Broadway Lights Won't Go Dark For Joan Rivers
NEW YORK (CBSNewYork/AP) -- The lights of the Great White Way will not go dark for Joan Rivers, the Broadway League said Monday.
Rivers died last Thursday at Mount Sinai Hospital at the age of 81, a week after going into cardiac arrest during a routine vocal cord procedure at an Upper East Side clinic.
The Broadway League, which represents theater owners and producers, told the New York Times that it had decided Rivers did not meet the criteria for dimming the lights on theater marquees in the traditional industry honor for deceased theater celebrities.
Rivers appeared on Broadway three times and was nominated for a Tony Award in 1994.
But league executive director Charlotte St. Martin told the newspaper that for the lights to be dimmed, a deceased person needs to have been "very active recently" on Broadway, or to have made his or her career there.
While Rivers was supportive of Broadway and attended many show openings, she has not acted on Broadway in two decades and thus does not meet the criteria, the newspaper reported.

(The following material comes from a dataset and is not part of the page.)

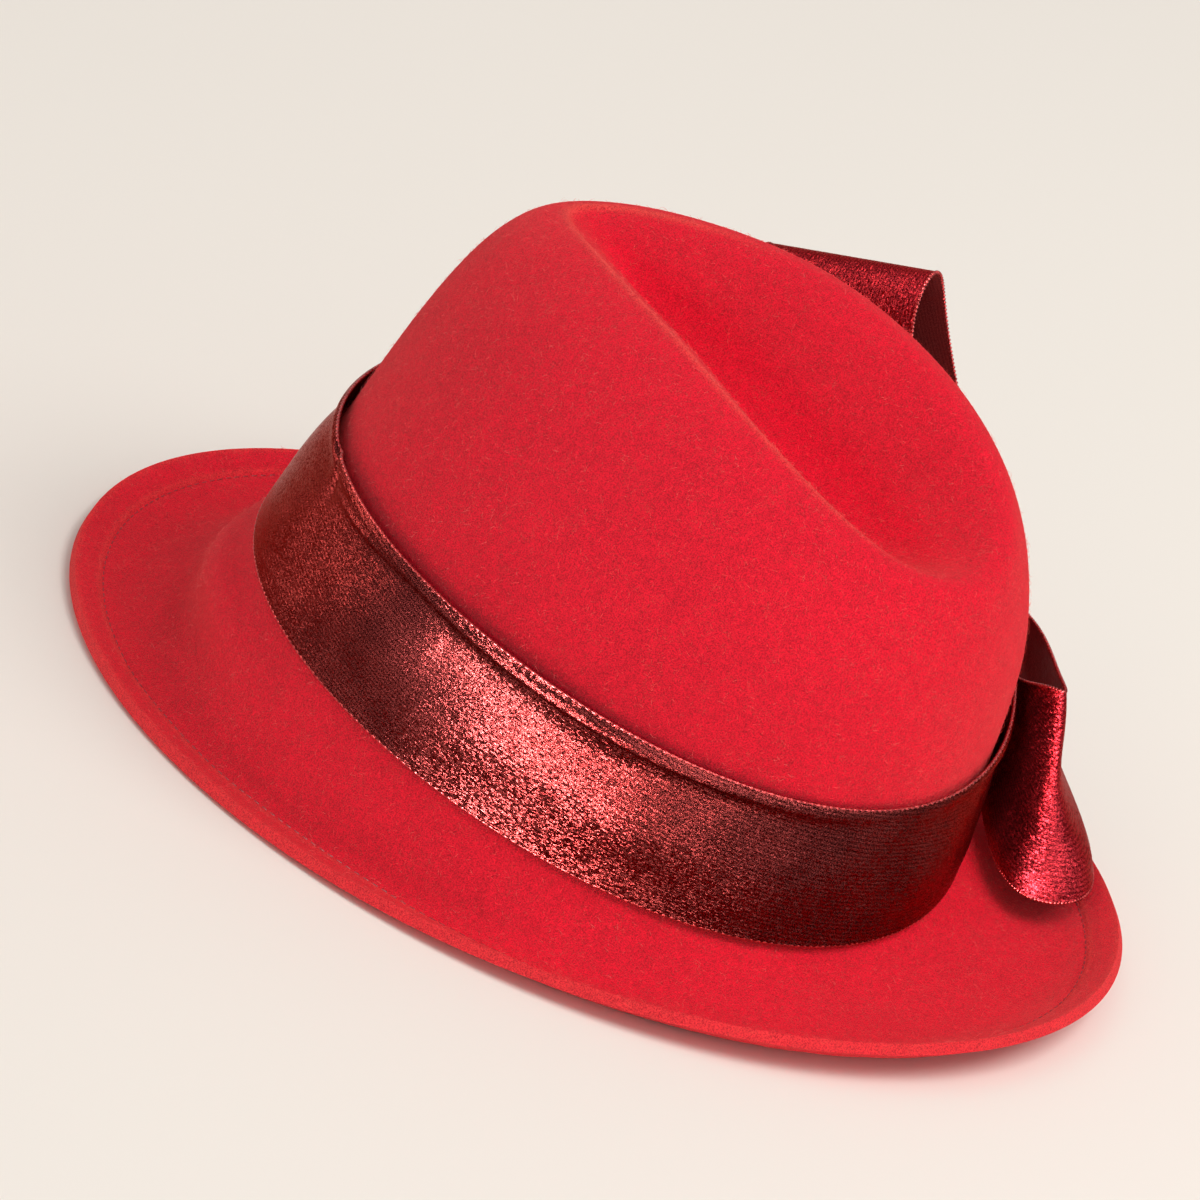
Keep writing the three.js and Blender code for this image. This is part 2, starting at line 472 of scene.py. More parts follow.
@dataclass
class Wire:
    """A shader value that takes part in Python arithmetic."""

    book: "NodeBook"
    socket: bpy.types.NodeSocket

    def math(self, operation: str, *others: "Wire | float") -> "Wire":
        """Return the result of a Math node whose first value is this one."""
        inputs = dict(enumerate((self, *others)))
        return self.book.node("ShaderNodeMath", {"operation": operation}, inputs)

    def __add__(self, other: "Wire | float") -> "Wire":
        """Add."""
        return self.math("ADD", other)

    def __mul__(self, other: "Wire | float") -> "Wire":
        """Multiply."""
        return self.math("MULTIPLY", other)

    def __sub__(self, other: "Wire | float") -> "Wire":
        """Subtract."""
        return self.math("SUBTRACT", other)

    __radd__ = __add__

    def rise(self, low: float, high: float) -> "Wire":
        """Map low to 0 and high to 1 with soft ends."""
        settings = {"interpolation_type": "SMOOTHSTEP"}
        inputs = {0: self, 1: low, 2: high, 3: 0.0, 4: 1.0}
        return self.book.node("ShaderNodeMapRange", settings, inputs)


@dataclass
class NodeBook:
    """The node tree of one material."""

    material: bpy.types.Material

    @classmethod
    def new(cls, name: str) -> "NodeBook":
        """Start an empty material."""
        material = bpy.data.materials.new(name)
        material.use_nodes = True
        material.node_tree.nodes.clear()
        return cls(material)

    def node(
        self,
        kind: str,
        settings: Mapping[str, object] | None = None,
        inputs: Mapping[int | str, object] | None = None,
        output: int | str = 0,
    ) -> Wire:
        """Add a node.

        Args:
            kind: The node's type.
            settings: Its properties, set first.
            inputs: Values or wires for its sockets, by index or name.
            output: Which of its outputs is returned.

        Returns:
            The chosen output.
        """
        made = self.material.node_tree.nodes.new(kind)
        for key, value in (settings or {}).items():
            setattr(made, key, value)
        for key, value in (inputs or {}).items():
            socket = made.inputs[key]
            if isinstance(value, Wire):
                self.material.node_tree.links.new(value.socket, socket)
            elif isinstance(value, tuple) and len(value) == 3 and socket.type == "RGBA":
                socket.default_value = (*value, 1.0)
            else:
                socket.default_value = value
        return Wire(self, made.outputs[output] if len(made.outputs) else None)

    def place(self) -> Wire:
        """Return Object coordinates, which are metres in the hat's frame."""
        return self.node("ShaderNodeTexCoord", output="Object")

    def cloth(self) -> Wire:
        """Return the ribbon's own flat coordinates in metres."""
        return self.node("ShaderNodeUVMap", {"uv_map": "cloth"})

    def mask(self, title: str) -> Wire:
        """Return a value kept on the mesh."""
        return self.node("ShaderNodeAttribute", {"attribute_name": title}, output="Fac")

    def noise(
        self,
        where: Wire,
        scale: float,
        detail: float = 2.0,
        roughness: float = 0.5,
        distortion: float = 0.0,
    ) -> Wire:
        """Return cloudy values from 0 to 1.

        Args:
            where: Coordinates.
            scale: Features per metre.
            detail: How many finer layers are added.
            roughness: How strong the finer layers are.
            distortion: How much the pattern is stirred.

        Returns:
            The value.
        """
        shape = {"Scale": scale, "Detail": detail, "Roughness": roughness, "Distortion": distortion}
        return self.node("ShaderNodeTexNoise", inputs={"Vector": where, **shape})

    def mix(self, amount: Wire, first: Wire | Colour, second: Wire | Colour) -> Wire:
        """Mix two colours.

        Args:
            amount: 0 for the first, 1 for the second.
            first: The first colour.
            second: The second colour.

        Returns:
            The colour.
        """
        settings = {"data_type": "RGBA", "clamp_factor": True}
        return self.node("ShaderNodeMix", settings, {0: amount, 6: first, 7: second}, output=2)

    def cells(self, where: Wire) -> Wire:
        """Return one random colour for each cell of a loose mosaic, one unit across."""
        settings = {"voronoi_dimensions": "2D", "feature": "F1"}
        inputs = {"Vector": where, "Scale": 1.0}
        return self.node("ShaderNodeTexVoronoi", settings, inputs, "Color")

    def vector(self, operation: str, *values: Wire | Colour) -> Wire:
        """Add a Vector Math node."""
        inputs = dict(enumerate(values))
        return self.node("ShaderNodeVectorMath", {"operation": operation}, inputs)

    def tilted(self, cells: Wire, lean: Colour, spread: Colour) -> Wire:
        """Turn the surface normal by a random amount in each cell.

        Args:
            cells: One random colour for each cell.
            lean: How far all the normals turn, along each axis.
            spread: How far a cell's normal may stray from that, along each axis.

        Returns:
            The normal.
        """
        middle = tuple(a - 0.5 * b for a, b in zip(lean, spread))
        away = self.vector("MULTIPLY_ADD", cells, spread, middle)
        plain = self.node("ShaderNodeNewGeometry", output="Normal")
        return self.vector("NORMALIZE", self.vector("ADD", plain, away))

    def bump(
        self, height: Wire, distance: float, strength: float, under: Wire | None = None
    ) -> Wire:
        """Return a normal from a height.

        Args:
            height: The height, from 0 to 1.
            distance: What a height of 1 stands for, in metres.
            strength: How much of it is used.
            under: A coarser normal that this one lies on.

        Returns:
            The normal.
        """
        inputs = {"Height": height, "Distance": distance, "Strength": strength}
        below = {} if under is None else {"Normal": under}
        return self.node("ShaderNodeBump", inputs={**inputs, **below})

    def finish(
        self, constants: Mapping[str, object], wires: Mapping[str, Wire]
    ) -> bpy.types.Material:
        """Close the tree with a Principled shader.

        Args:
            constants: Values that are the same all over.
            wires: Values that change over the surface.

        Returns:
            The finished material.
        """
        shader = self.node("ShaderNodeBsdfPrincipled", inputs={**constants, **wires})
        self.node("ShaderNodeOutputMaterial", inputs={"Surface": shader})
        return self.material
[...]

The decision has already sparked a petition asking the Broadway League to reconsider.
"Not dimming the lights will be a blemish on the entire Broadway community that will never go away," said the petition issued by Tom D'Angora. "We implore Broadway to reverse its decision and show our beloved legend the respect she deserves!"
As of Monday evening, the petition had received 930 signatures.
Rivers wrote and performed in "Fun City" on Broadway in 1971, appeared as a replacement performer as Kate Jerome in Neil Simon's "Broadway Bound" in 1988, and wrote and starred in "Sally Marr… And Her Escorts" in 1994, the newspaper reported.
The lights on Broadway did go dark last month for Robin Williams after his suicide. Williams appeared in Broadway's "Bengal Tiger at the Baghdad Zoo" in 2011, and starred in a one-man show titled "Robin Williams: Live on Broadway."